European Spallation Source (ESS) - Design and Simulation of the Electric Power Supply System
ESS is a research facility under construction in Lund, Sweden, for scientific research by use of particle accelerators. Currently there are 17 European countries participating in the Steering Committee. In this facility, protons will be accelerated in a pulsed pattern and collide with the heavy metal target. Due to the impact of the protons, intense pulses of neutrons are emitted. These neutrons are gathered and used for experimental stations, where research on materials is done. A total power of 35 - 45 MW is needed when the beam is used, heavily impacting the regional power grid. The 14 Hz pulse pattern of the beam yields a high risk to the stability and security of the transmission grid. To support the design and construction of ESS, the institutes ACS and PGS are evaluating mutual impacts of ESS and the regional grid and innovative solutions for the internal ESS grid and the charging converters. Partners in the project are ESS, E.ON and Kraftringen.
As shown in Figure 1, the real-time simulators RTDS and Opal RT are coupled in a co-simulation framework. The electromagnetic transient model of the grid surrounding ESS is implemented in RTDS. On the other hand, the internal electrical model of ESS, including real-time models for the modulators and pulsers, is implemented in Opal RT. Data exchange between the two simulators is executed with the analog input and output ports of the two systems.
Alike the concept of racks in RTDS, a core is the basic unit for describing the computational resource limitation of Opal RT. Due to the complexity of the ESS grid with to the large number of components and power electronics, the model of ESS is split onto four cores, each being the unit of computational power. Thus parallel technology is applied to accelerate the computation for real-time simulation. The power electronic parts of the linear accelerator, which were modeled using PLECS in the first stage of the project, have been successfully migrated to Opal RT without losing high fidelity. To represent the concurrent behavior of about 100 power converters to supply the accelerator, a controllable dynamic load is utilized.

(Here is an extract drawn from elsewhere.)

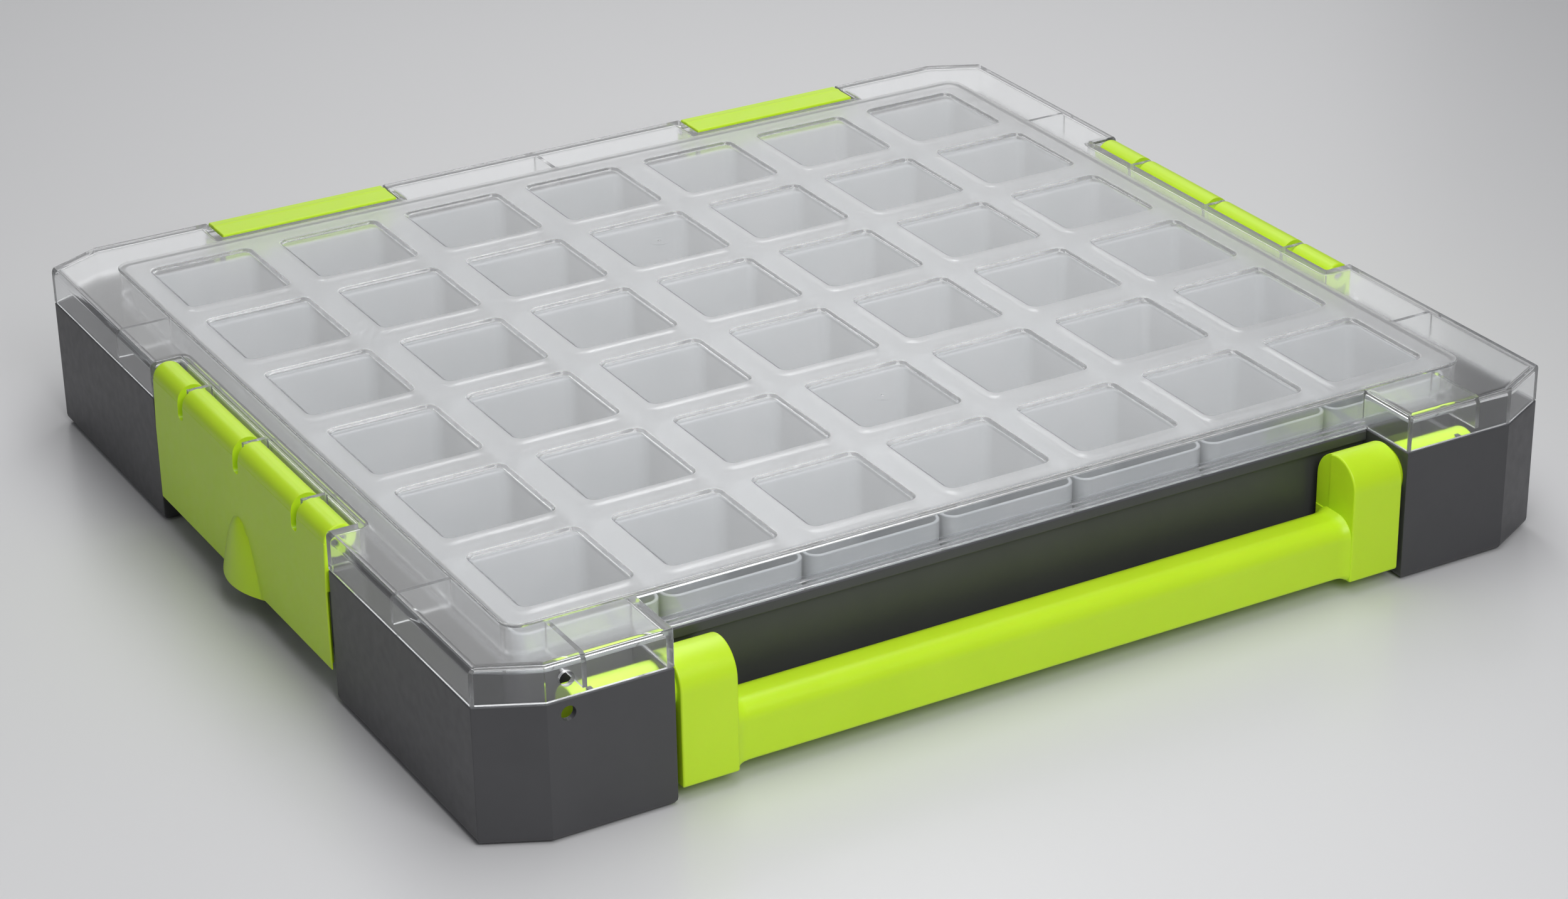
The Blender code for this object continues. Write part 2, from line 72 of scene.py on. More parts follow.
# ---------------------------------------------------------------- sizes of the case
CORNER_X = 0.020
CORNER_Y = 0.010
BLOCK_X = 0.1374                     # where the front corner blocks start
HANDLE_BAY = 0.0240                  # how far the front wall is set back behind the handle
LATCH_BAY = (0.112, 0.260)           # the side recesses, from the front
LATCH_BAY_DEPTH = 0.012
TAB_Y = 0.185                        # middle of the latches, their slots and their finger tabs
SLOT_PITCH = 0.048                   # between the slots of a latch, and between the ears in them
TRAY_WALL = 0.0022
TRAY_FLOOR = 0.0024
FOOT = 0.003                         # rounding around the bottom of the tray
WELL_X = 0.180                       # outside of the wall around the cups
WELL_Y = (0.0246, 0.347)
WELL_WALL = 0.0024
WELL_TOP = 0.046
WELL_CORNER = 0.006
LID_WALL = 0.0020
LID_CORNER = 0.0016                  # rounding under the lid's top, inside
SIDE_ROUNDING = 0.0038               # the lid's long side edges
EDGE = 0.0005                        # small rounding of moulded edges
SOFT = 0.0003                        # smallest rounding, on slabs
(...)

The models and corresponding real-time co-simulation platform allow an analysis of the mutual impact of ESS and surrounding grid. Moreover, the Opal RT system is open to include models of thermal systems. Thus, electricity and the use of waste heat can be taken into consideration jointly to improve the overall energy efficiency by including the district heating system in Lund in subsequent steps.
One of the main interests of the grid impact evaluation is the flicker problem that arises from standard accelerator topologies available on the market today. The charging process of the main capacitor inside the electric supply system has to be interrupted when a pulse is fired, resulting in a 14 Hz flicker with a worst-case power difference of around 30 MW. Different approaches with passive and active rectification and different power equalization schemes are simulated with the real-time simulation setup to analyze the Total Harmonic Distortion (THD), the flicker in the supply and the power factor.
Within the project also different topologies for the supply of the main capacitor bank were investigated. This includes the detailed simulation of the power electronic charger, where mainly resonant dc-dc converters are used. The main focus of the topology and control analysis is to find converters that directly suppress the 14 Hz flicker internally so that additional external measures are not required.